Coronavirus cuts China’s global carbon emissions quicker than climate negotiations
The coronavirus outbreak has had damaging effects on human health and commercial activities worldwide. It has however remarkably helped cut global carbon emissions. In China, the virus outbreak has cut that country’s carbon emissions by 25 per cent in four weeks, faster than what has been achieved in years of climate negotiations.
According to Lauri Myllyvirta, an analyst at the University of Helsinki’s Centre for Research on Energy and Clean Air , China has cut down on its carbon emission by about 25 per cent.
The analysis showed that China’s electricity demand and industrial output remains far below their usual levels across a range of indicators, many of which are at their lowest two-week average in several years.

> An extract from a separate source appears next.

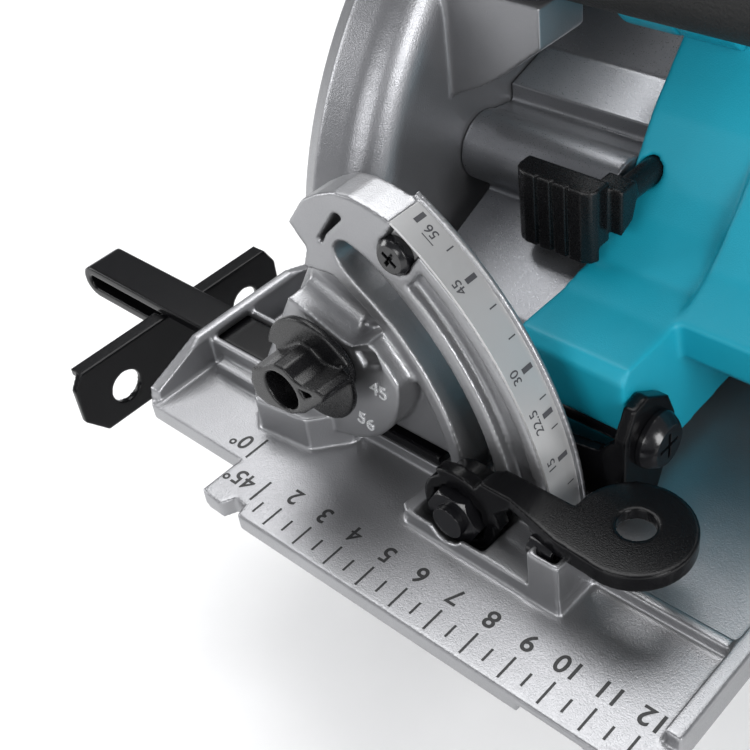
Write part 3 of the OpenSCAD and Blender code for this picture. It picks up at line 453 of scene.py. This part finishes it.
def dial_numbers():
    """Raised numbers round the stop knob."""
    bm = bmesh.new()
    for body, x, z, turn in DIAL_LABELS:
        mesh = text_mesh(body, DIAL_TEXT_SIZE, extrude=DIAL_TEXT_DEPTH)
        mesh.transform(Matrix.Rotation(math.radians(turn), 4, "Z"))
        mesh.transform(Matrix.Rotation(math.pi / 2, 4, "X"))
        mesh.transform(Matrix.Translation((x, DIAL_FRONT_Y, z + DECK)))
        bm.from_mesh(mesh)
    to_metres(bm)
    finish_print("dial_numbers", bm, "bright")


base_print()
scale_print()
dial_numbers()


# ---- floor, light, camera; lengths in metres ----

FLOOR_HALF_SIZE = 4
FLOOR_GAP = 0.0005       # below the lowest point of the saw
WORLD_COLOUR, WORLD_STRENGTH = (0.93, 0.95, 1.0, 1), 0.3

# name, place, aim, size, power in watts
LIGHTS = (
    ("key", (-0.25, 0.4, 0.85), (0.04, 0.05, 0.02), (0.8, 0.7), 8.5),
    ("front", (0.15, -0.85, 0.45), (0.03, 0.05, 0.03), (0.6, 0.3), 4),
    ("right", (0.85, -0.15, 0.4), (0.03, 0.05, 0.03), (0.35, 0.5), 6),
    ("left", (-0.8, -0.3, 0.3), (0.02, 0.05, 0.03), (0.3, 0.4), 3),
)

CAMERA_AZIMUTH, CAMERA_ELEVATION, CAMERA_ROLL = 48.509, 40.185, -8.85     # degrees
CAMERA_TARGET = (0.023083, 0.039373, 0.025)
CAMERA_DISTANCE = 0.30128
CAMERA_LENS, CAMERA_SENSOR = 60.64, 36   # mm
CAMERA_CLIP = 0.01


def add_floor():
    low, _ = cad_box
    bm = bmesh.new()
    bmesh.ops.create_grid(bm, x_segments=1, y_segments=1, size=FLOOR_HALF_SIZE)
    floor = from_bmesh("studio_floor", bm)
    floor.location = (0, 0, low[2] - FLOOR_GAP)
    paper = surface("studio_paper", (0.93, 0.93, 0.93), 0.7, grain=(60, 0.02, 0.001), blotch=0.01)
    floor.data.materials.append(paper)


def add_world():
    world = bpy.data.worlds.new("studio")
    world.use_nodes = True
    background = world.node_tree.nodes["Background"]
    background.inputs["Color"].default_value = WORLD_COLOUR
    background.inputs["Strength"].default_value = WORLD_STRENGTH
    bpy.context.scene.world = world


def add_area(name, place, aim, size, power):
    light = bpy.data.lights.new(name, "AREA")
    light.shape = "RECTANGLE"
    light.size, light.size_y = size
    light.energy = power
    lamp = link(bpy.data.objects.new(name, light))
    lamp.location = place
    lamp.rotation_euler = (Vector(aim) - Vector(place)).to_track_quat("-Z", "Y").to_euler()


def add_camera():
    azimuth, elevation, roll = map(math.radians, (CAMERA_AZIMUTH, CAMERA_ELEVATION, CAMERA_ROLL))
    back = Vector((math.sin(azimuth) * math.cos(elevation),
                   -math.cos(azimuth) * math.cos(elevation),
                   math.sin(elevation)))
    right = Vector((math.cos(azimuth), math.sin(azimuth), 0))
    up = back.cross(right)
    side = right * math.cos(roll) + up * math.sin(roll)
    top = up * math.cos(roll) - right * math.sin(roll)
    place = Vector(CAMERA_TARGET) + back * CAMERA_DISTANCE
    data = bpy.data.cameras.new("camera")
    data.sensor_width = CAMERA_SENSOR
    data.lens = CAMERA_LENS
    data.clip_start = CAMERA_CLIP
    camera = link(bpy.data.objects.new("camera", data))
    camera.matrix_world = Matrix((
        (side.x, top.x, back.x, place.x),
        (side.y, top.y, back.y, place.y),
        (side.z, top.z, back.z, place.z),
        (0, 0, 0, 1)))
    bpy.context.scene.camera = camera


add_floor()
add_world()
for lamp_values in LIGHTS:
    add_area(*lamp_values)
add_camera()
bpy.context.scene.view_settings.view_transform = "Standard"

According to the analysis posted on Carbon Brief, these include coal consumption at power plants was down 36 per cent; operating rates for main steel products were down by more than 15 per cent, while crude steel production was almost unchanged.
Coal throughput at the largest coal port reduced 29 per cent; coking plant utilisation came down 23 per cent; satellite-based NO2 levels were lowered by 37 per cent.
Use of oil refining capacity was reduced by 34 per cent.
At their peak, flight cancellations were reducing global passenger aviation volumes by 10 per cent, but the sector appears to be recovering with global capacity down five per cent in February as a whole.
The measures to contain coronavirus have resulted in reductions of 15 per cent to 40 per cent in output across China’s key industrial sectors.
This is likely to have wiped out a quarter or more of the country’s CO2 emissions over the past four weeks, the period when activity would normally have resumed after the Chinese new year holiday.
In a period of four weeks starting from February 3, 2020, average coal consumption at power plants reporting daily data fell to a four-year low, with no sign of recovery in the most recent data, covering March 1, 2020.
Over the same period in 2019, China released around 800m tonnes of CO2 (MtCO2), meaning the virus could have cut global emissions by 200MtCO2 to date.
However, experts are curious whether the impacts are sustained, or if they will be offset – or even reversed – by the government’s response to the crisis.
Initial analysis from the International Energy Agency (IEA) and Organisation of the Petroleum Exporting Countries (OPEC) suggests the repercussions of the outbreak could shave up to half a percent off global oil demand in January-September this year.
However, the Chinese government’s coming stimulus measures in response to the disruption could outweigh these shorter-term impacts on energy and emissions, as it did after the global financial crisis and the 2015 domestic economic downturn.